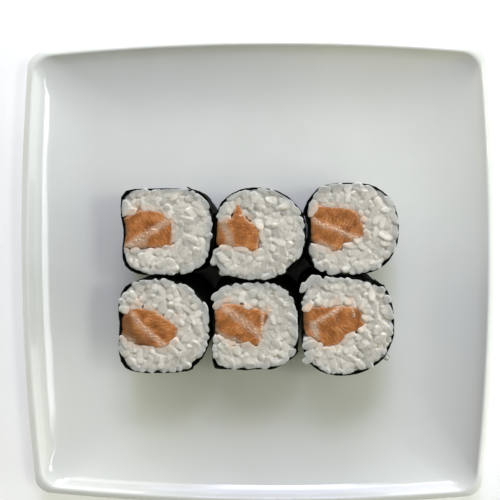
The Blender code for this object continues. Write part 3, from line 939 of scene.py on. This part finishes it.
# Soft windows round the plate: azimuth from +X, from and to; height above the plate, from and to, in degrees;
# and brightness in red, green and blue. The two narrow bright ones throw the shadows and shine in the glaze.
WINDOWS = {
    "far_bright": (87.0, 97.0, 45.0, 62.0, (11.0, 11.5, 16.0)),
    "far_side": (70.0, 86.0, 46.0, 54.0, (14.0, 14.0, 15.5)),
    "far_low": (76.0, 97.0, 24.0, 46.0, (2.8, 2.9, 4.8)),
    "far_faint": (98.0, 112.0, 46.0, 60.0, (3.3, 3.1, 3.1)),
    "right_bright": (5.0, 22.0, 58.0, 66.0, (19.0, 19.5, 17.0)),
    "right_line": (-27.0, 5.0, 62.0, 67.0, (7.0, 7.4, 7.4)),
    "right_trees": (-40.0, 5.0, 44.0, 60.0, (0.75, 0.95, 0.5)),
    "low_far": (67.0, 157.0, 4.0, 22.0, (5.5, 5.7, 4.9)),
    "low_corner": (22.0, 67.0, 4.0, 22.0, (4.4, 4.7, 4.6)),
    "low_right": (-22.0, 22.0, 6.0, 42.0, (2.3, 2.35, 2.2)),
    "low_near": (292.0, 337.0, 4.0, 22.0, (2.6, 2.5, 1.4)),
    "left": (157.0, 202.0, 22.0, 42.0, (0.6, 0.5, 0.1)),
}
WIDEST_PANE = 46.0


def make_window(name, turn, span, low, high, radiance):
    """One rectangular pane that faces the plate."""
    middle = math.radians((low + high) / 2)
    brightest = max(radiance)
    light = bpy.data.lights.new(name, "AREA")
    light.shape = "RECTANGLE"
    light.size = 2 * SKY_DISTANCE * math.tan(math.radians(span / 2)) * math.cos(middle)
    light.size_y = 2 * SKY_DISTANCE * math.tan(math.radians((high - low) / 2))
    light.energy = math.pi * light.size * light.size_y * brightest
    light.color = [share / brightest for share in radiance]
    lamp = bpy.data.objects.new(name, light)
    turn = math.radians(turn)
    way = Vector((math.cos(turn) * math.cos(middle), math.sin(turn) * math.cos(middle), math.sin(middle)))
    lamp.location = way * SKY_DISTANCE + Vector((0, 0, 20 * MM))
    lamp.rotation_euler = (-way).to_track_quat("-Z", "Y").to_euler()
    lamp.visible_camera = False
    bpy.context.scene.collection.objects.link(lamp)


def make_lights():
    world = bpy.data.worlds.new("room")
    bpy.context.scene.world = world
    world.use_nodes = True
    world.node_tree.nodes["Background"].inputs["Color"].default_value = (1.0, 0.97, 0.9, 1)
    world.node_tree.nodes["Background"].inputs["Strength"].default_value = 0.06
    for name, (start, end, low, high, radiance) in WINDOWS.items():
        panes = math.ceil((end - start) / WIDEST_PANE)
        span = (end - start) / panes
        for k in range(panes):
            make_window(f"window_{name}_{k + 1}", start + span * (k + 0.5), span, low, high, radiance)


def make_camera():
    camera = bpy.data.cameras.new("camera")
    camera.sensor_width = 36.0
    camera.lens = 81.65
    camera.clip_start = 0.01
    eye = bpy.data.objects.new("camera", camera)
    eye.location = (0.0164, 0.0361, 0.400)
    eye.rotation_euler = Euler([math.radians(a) for a in (-4.1, 2.7, -0.28)])
    bpy.context.scene.collection.objects.link(eye)
    bpy.context.scene.camera = eye


def main():
    bpy.context.scene.view_settings.view_transform = "Standard"
    make_plate(porcelain())
    rice, nori, salmon = rice_look(), nori_look(), salmon_look()
    for number, name in enumerate(ROLLS):
        roll = Roll(name, number)
        make_nori(roll, nori)
        make_salmon(roll, salmon)
        make_rice(roll, rice)
    make_floor(floor_paint())
    make_lights()
    make_camera()


main()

━━━━━━━━━━━━━━━━━━━━━━━━━━━━━━

Task objective.
Look for the word "from" and return every line where it occurs.

Solution for this task.
The Blender code for this object continues. Write part 3, from line 939 of scene.py on. This part finishes it.
# Soft windows round the plate: azimuth from +X, from and to; height above the plate, from and to, in degrees;